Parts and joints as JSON
——

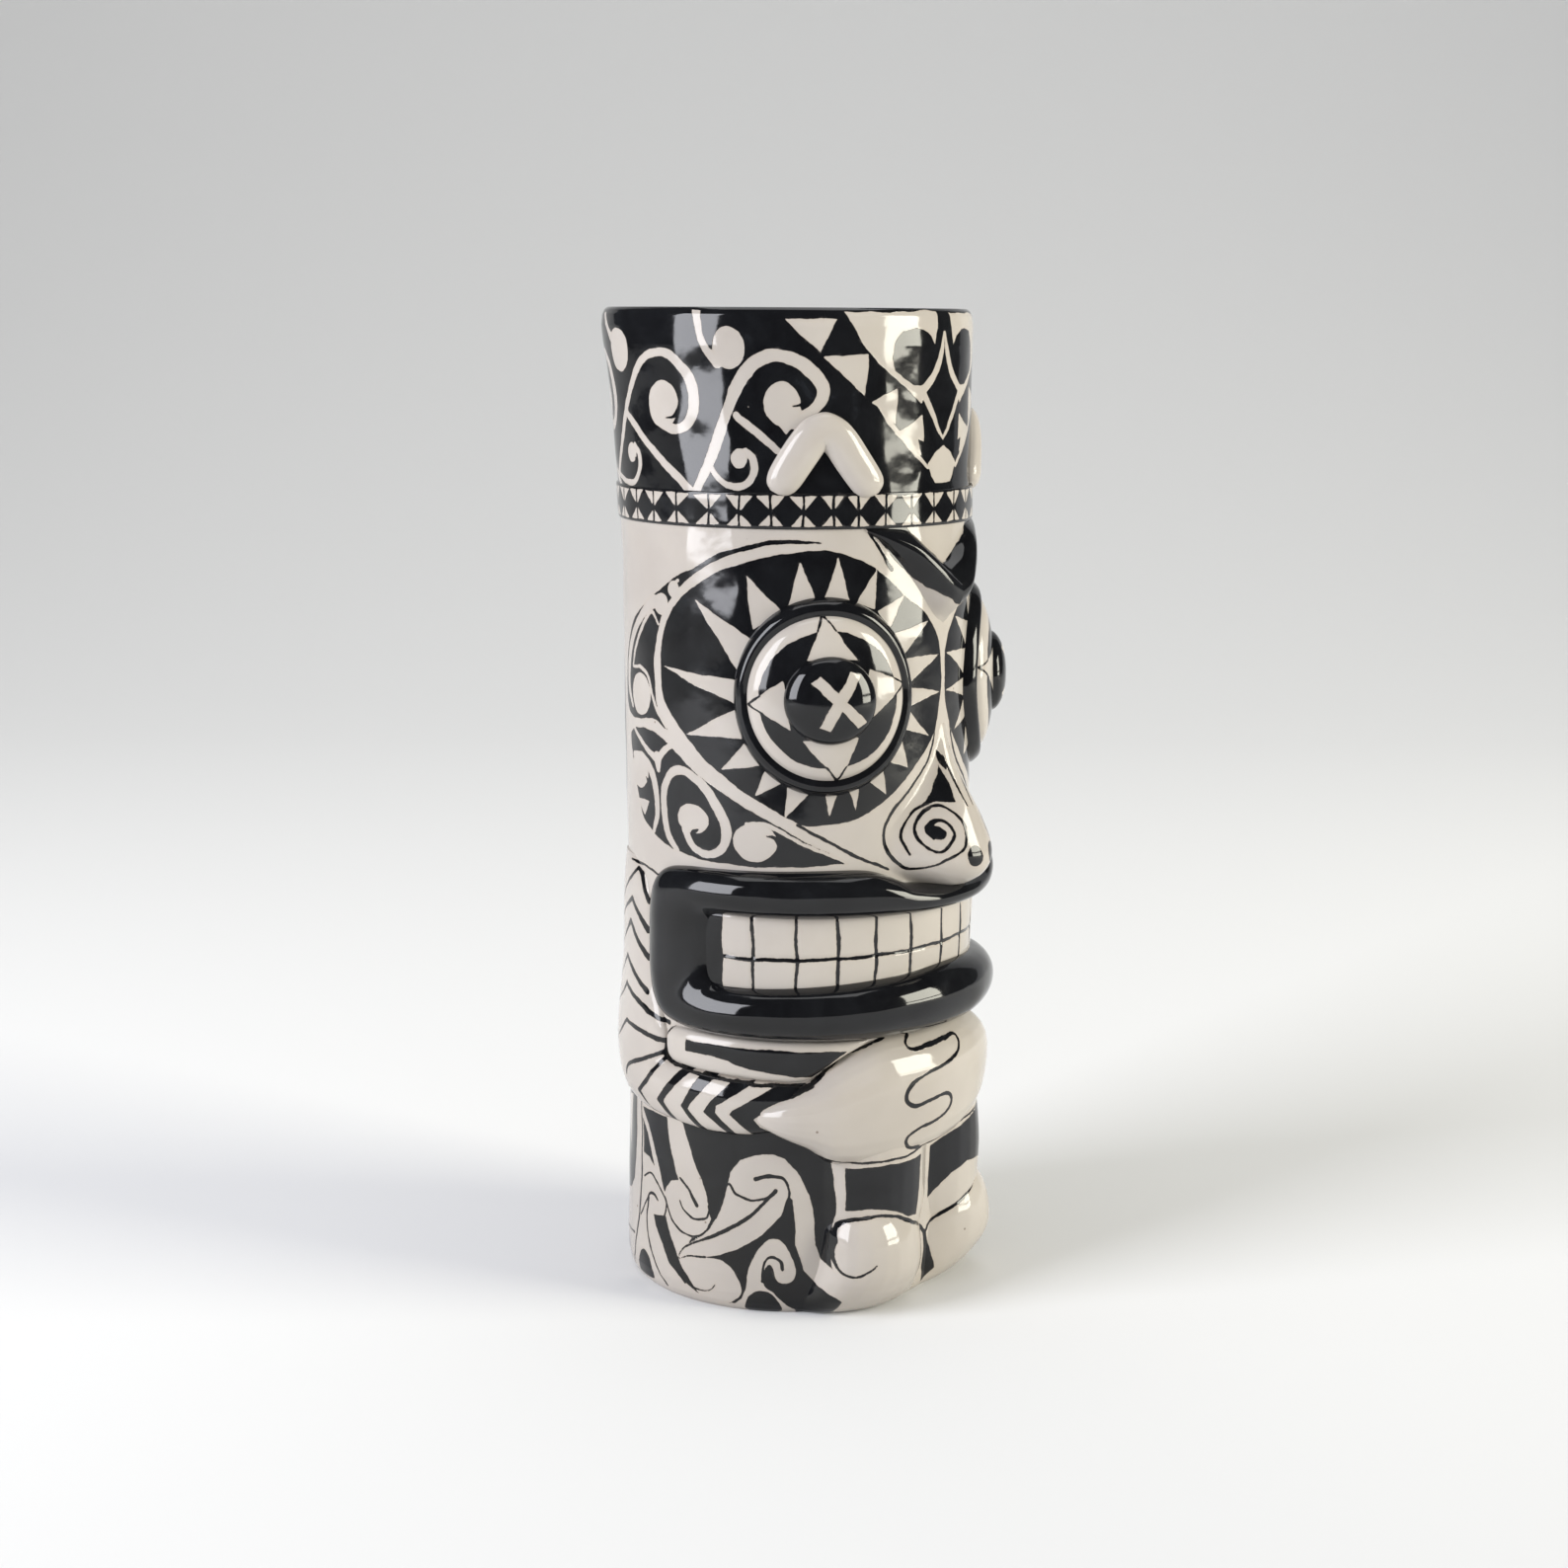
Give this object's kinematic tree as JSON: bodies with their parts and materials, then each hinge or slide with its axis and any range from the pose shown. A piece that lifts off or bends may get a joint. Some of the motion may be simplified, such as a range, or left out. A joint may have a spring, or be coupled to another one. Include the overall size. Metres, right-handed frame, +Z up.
{
  "type": "tiki mug",
  "caption": "Tall cylindrical glazed ceramic drinking mug in the form of a standing carved figure with large round eyes, a wide toothed mouth and clasped hands.",
  "frame": {"origin": "centre of the flat base, on the cup's axis, at table height", "axes": "+Z up along the cup's axis to the rim, -Y the way the face looks, +X the figure's left side"},
  "size_m": [0.0792, 0.0853, 0.2],
  "materials": {
    "cream_glaze": "gloss",
    "black_glaze": "gloss",
    "painted_wall": "gloss, black drawing on cream",
    "bare_clay": "matt, unglazed underneath"
  },
  "bodies": {
    "root": {"cup_wall": "painted_wall", "cup_floor": "bare_clay", "headband": "painted_wall", "crest_chevron_right": "cream_glaze", "crest_chevron_left": "cream_glaze", "brow_right": "black_glaze", "brow_left": "black_glaze", "eye_ring_right": "black_glaze", "eye_ring_left": "black_glaze", "eyeball_right": "painted_wall", "eyeball_left": "painted_wall", "pupil_right": "black_glaze", "pupil_left": "black_glaze", "nose": "cream_glaze", "upper_lip": "black_glaze", "lower_lip": "black_glaze", "upper_teeth": "cream_glaze", "lower_teeth": "cream_glaze", "upper_arm_right": "painted_wall", "upper_arm_left": "painted_wall", "forearm_right": "painted_wall", "forearm_left": "painted_wall", "chest_panel_right": "painted_wall", "chest_panel_left": "painted_wall", "hand_right": "cream_glaze", "hand_left": "cream_glaze", "leg_right": "black_glaze", "leg_left": "black_glaze", "foot_right": "cream_glaze", "foot_left": "cream_glaze"}
  },
  "joints": []
}
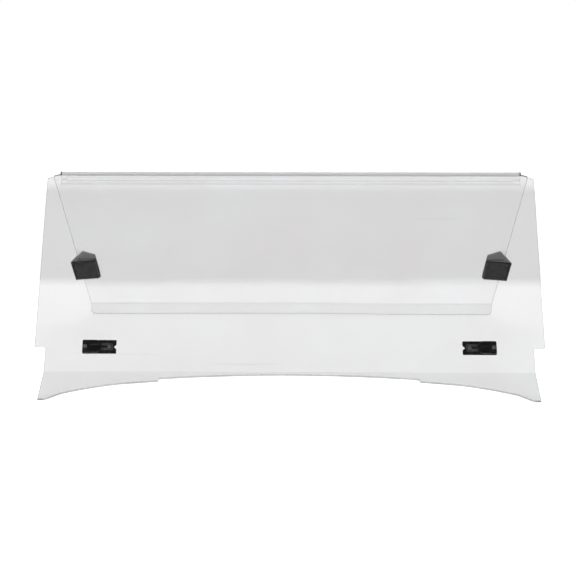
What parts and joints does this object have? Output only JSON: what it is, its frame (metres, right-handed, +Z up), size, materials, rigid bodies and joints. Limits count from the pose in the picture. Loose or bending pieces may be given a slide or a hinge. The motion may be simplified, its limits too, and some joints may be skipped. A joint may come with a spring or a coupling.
{
  "type": "sneeze guard",
  "caption": "Clear folding sneeze guard: two sheets hinged at the ridge, arched front skirt, rear lip, black edge brackets and slide latches.",
  "frame": {"origin": "centre of the resting plane, under the middle of the overall box", "axes": "+X along the ridge, +Y towards the rear shield, +Z up"},
  "size_m": [1.2094, 0.6986, 0.4763],
  "materials": {
    "clear_sheet": "clear polished sheet",
    "clear_hinge": "clear extruded, slightly hazy",
    "dark_plug": "moulded",
    "black_plastic": "fine moulded grain",
    "rubber": "matt",
    "steel": "plain",
    "black_steel": "blackened",
    "brass": "turned"
  },
  "bodies": {
    "front": {"front_shield": "clear_sheet", "hinge_socket": "clear_hinge", "hinge_plug_L": "dark_plug", "latch_base_L": "black_plastic", "latch_cover_L": "black_plastic", "latch_detent_L": "steel", "latch_backplate_L": "black_steel", "latch_screw_L1": "black_steel", "latch_nut_L1": "steel", "latch_screw_L2": "black_steel", "latch_nut_L2": "steel", "hinge_plug_R": "dark_plug", "latch_base_R": "black_plastic", "latch_cover_R": "black_plastic", "latch_detent_R": "steel", "latch_backplate_R": "black_steel", "latch_screw_R1": "black_steel", "latch_nut_R1": "steel", "latch_screw_R2": "black_steel", "latch_nut_R2": "steel"},
    "rear": {"rear_shield": "clear_sheet", "hinge_bead": "clear_hinge", "bracket_body_L": "black_plastic", "bracket_clamp_L": "black_plastic", "bracket_pad_L": "rubber", "bracket_screw_L1": "black_steel", "bracket_screw_L2": "black_steel", "bracket_insert_L1": "brass", "bracket_insert_L2": "brass", "bracket_body_R": "black_plastic", "bracket_clamp_R": "black_plastic", "bracket_pad_R": "rubber", "bracket_screw_R1": "black_steel", "bracket_screw_R2": "black_steel", "bracket_insert_R1": "brass", "bracket_insert_R2": "brass"},
    "tongue_L": {"latch_slider_L": "black_plastic"},
    "tongue_R": {"latch_slider_R": "black_plastic"}
  },
  "joints": [
    {"name": "ridge_hinge", "type": "hinge", "parent": "front", "child": "rear", "pos_m": [0, -0.0154, 0.471], "axis": [-1, 0, 0], "range_deg": [0, 64]},
    {"name": "latch_slide_L", "type": "slide", "parent": "front", "child": "tongue_L", "axis": [1, 0, 0], "range_m": [0, 0.014]},
    {"name": "latch_slide_R", "type": "slide", "parent": "front", "child": "tongue_R", "axis": [-1, 0, 0], "range_m": [0, 0.014]}
  ]
}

——

Reproduce each record shown above without altering a single word.

### Answer to this task
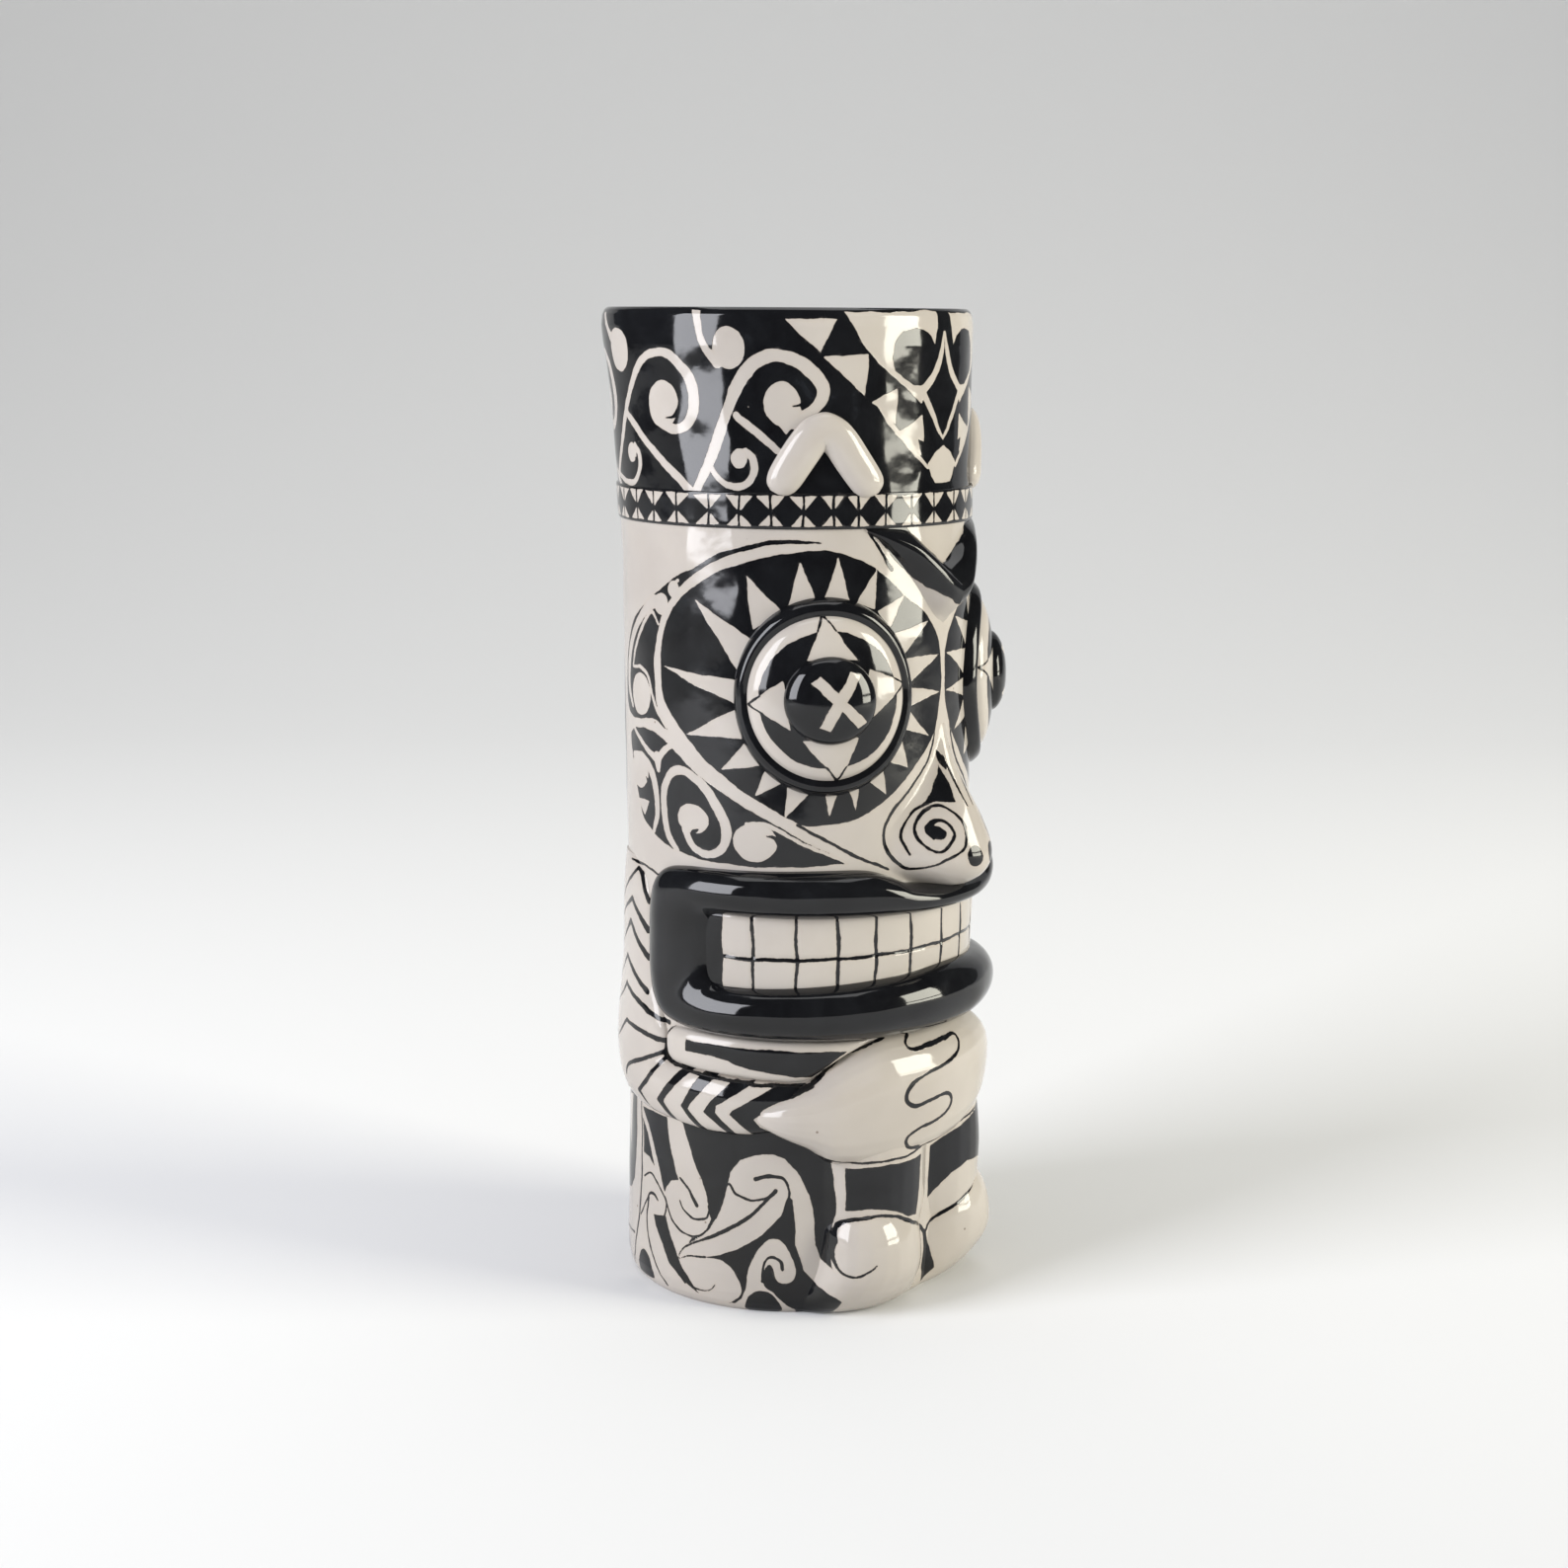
Give this object's kinematic tree as JSON: bodies with their parts and materials, then each hinge or slide with its axis and any range from the pose shown. A piece that lifts off or bends may get a joint. Some of the motion may be simplified, such as a range, or left out. A joint may have a spring, or be coupled to another one. Include the overall size. Metres, right-handed frame, +Z up.
{
  "type": "tiki mug",
  "caption": "Tall cylindrical glazed ceramic drinking mug in the form of a standing carved figure with large round eyes, a wide toothed mouth and clasped hands.",
  "frame": {"origin": "centre of the flat base, on the cup's axis, at table height", "axes": "+Z up along the cup's axis to the rim, -Y the way the face looks, +X the figure's left side"},
  "size_m": [0.0792, 0.0853, 0.2],
  "materials": {
    "cream_glaze": "gloss",
    "black_glaze": "gloss",
    "painted_wall": "gloss, black drawing on cream",
    "bare_clay": "matt, unglazed underneath"
  },
  "bodies": {
    "root": {"cup_wall": "painted_wall", "cup_floor": "bare_clay", "headband": "painted_wall", "crest_chevron_right": "cream_glaze", "crest_chevron_left": "cream_glaze", "brow_right": "black_glaze", "brow_left": "black_glaze", "eye_ring_right": "black_glaze", "eye_ring_left": "black_glaze", "eyeball_right": "painted_wall", "eyeball_left": "painted_wall", "pupil_right": "black_glaze", "pupil_left": "black_glaze", "nose": "cream_glaze", "upper_lip": "black_glaze", "lower_lip": "black_glaze", "upper_teeth": "cream_glaze", "lower_teeth": "cream_glaze", "upper_arm_right": "painted_wall", "upper_arm_left": "painted_wall", "forearm_right": "painted_wall", "forearm_left": "painted_wall", "chest_panel_right": "painted_wall", "chest_panel_left": "painted_wall", "hand_right": "cream_glaze", "hand_left": "cream_glaze", "leg_right": "black_glaze", "leg_left": "black_glaze", "foot_right": "cream_glaze", "foot_left": "cream_glaze"}
  },
  "joints": []
}
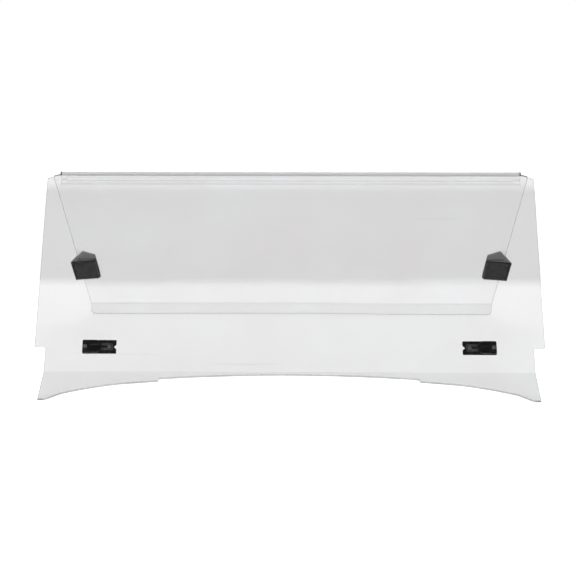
What parts and joints does this object have? Output only JSON: what it is, its frame (metres, right-handed, +Z up), size, materials, rigid bodies and joints. Limits count from the pose in the picture. Loose or bending pieces may be given a slide or a hinge. The motion may be simplified, its limits too, and some joints may be skipped. A joint may come with a spring or a coupling.
{
  "type": "sneeze guard",
  "caption": "Clear folding sneeze guard: two sheets hinged at the ridge, arched front skirt, rear lip, black edge brackets and slide latches.",
  "frame": {"origin": "centre of the resting plane, under the middle of the overall box", "axes": "+X along the ridge, +Y towards the rear shield, +Z up"},
  "size_m": [1.2094, 0.6986, 0.4763],
  "materials": {
    "clear_sheet": "clear polished sheet",
    "clear_hinge": "clear extruded, slightly hazy",
    "dark_plug": "moulded",
    "black_plastic": "fine moulded grain",
    "rubber": "matt",
    "steel": "plain",
    "black_steel": "blackened",
    "brass": "turned"
  },
  "bodies": {
    "front": {"front_shield": "clear_sheet", "hinge_socket": "clear_hinge", "hinge_plug_L": "dark_plug", "latch_base_L": "black_plastic", "latch_cover_L": "black_plastic", "latch_detent_L": "steel", "latch_backplate_L": "black_steel", "latch_screw_L1": "black_steel", "latch_nut_L1": "steel", "latch_screw_L2": "black_steel", "latch_nut_L2": "steel", "hinge_plug_R": "dark_plug", "latch_base_R": "black_plastic", "latch_cover_R": "black_plastic", "latch_detent_R": "steel", "latch_backplate_R": "black_steel", "latch_screw_R1": "black_steel", "latch_nut_R1": "steel", "latch_screw_R2": "black_steel", "latch_nut_R2": "steel"},
    "rear": {"rear_shield": "clear_sheet", "hinge_bead": "clear_hinge", "bracket_body_L": "black_plastic", "bracket_clamp_L": "black_plastic", "bracket_pad_L": "rubber", "bracket_screw_L1": "black_steel", "bracket_screw_L2": "black_steel", "bracket_insert_L1": "brass", "bracket_insert_L2": "brass", "bracket_body_R": "black_plastic", "bracket_clamp_R": "black_plastic", "bracket_pad_R": "rubber", "bracket_screw_R1": "black_steel", "bracket_screw_R2": "black_steel", "bracket_insert_R1": "brass", "bracket_insert_R2": "brass"},
    "tongue_L": {"latch_slider_L": "black_plastic"},
    "tongue_R": {"latch_slider_R": "black_plastic"}
  },
  "joints": [
    {"name": "ridge_hinge", "type": "hinge", "parent": "front", "child": "rear", "pos_m": [0, -0.0154, 0.471], "axis": [-1, 0, 0], "range_deg": [0, 64]},
    {"name": "latch_slide_L", "type": "slide", "parent": "front", "child": "tongue_L", "axis": [1, 0, 0], "range_m": [0, 0.014]},
    {"name": "latch_slide_R", "type": "slide", "parent": "front", "child": "tongue_R", "axis": [-1, 0, 0], "range_m": [0, 0.014]}
  ]
}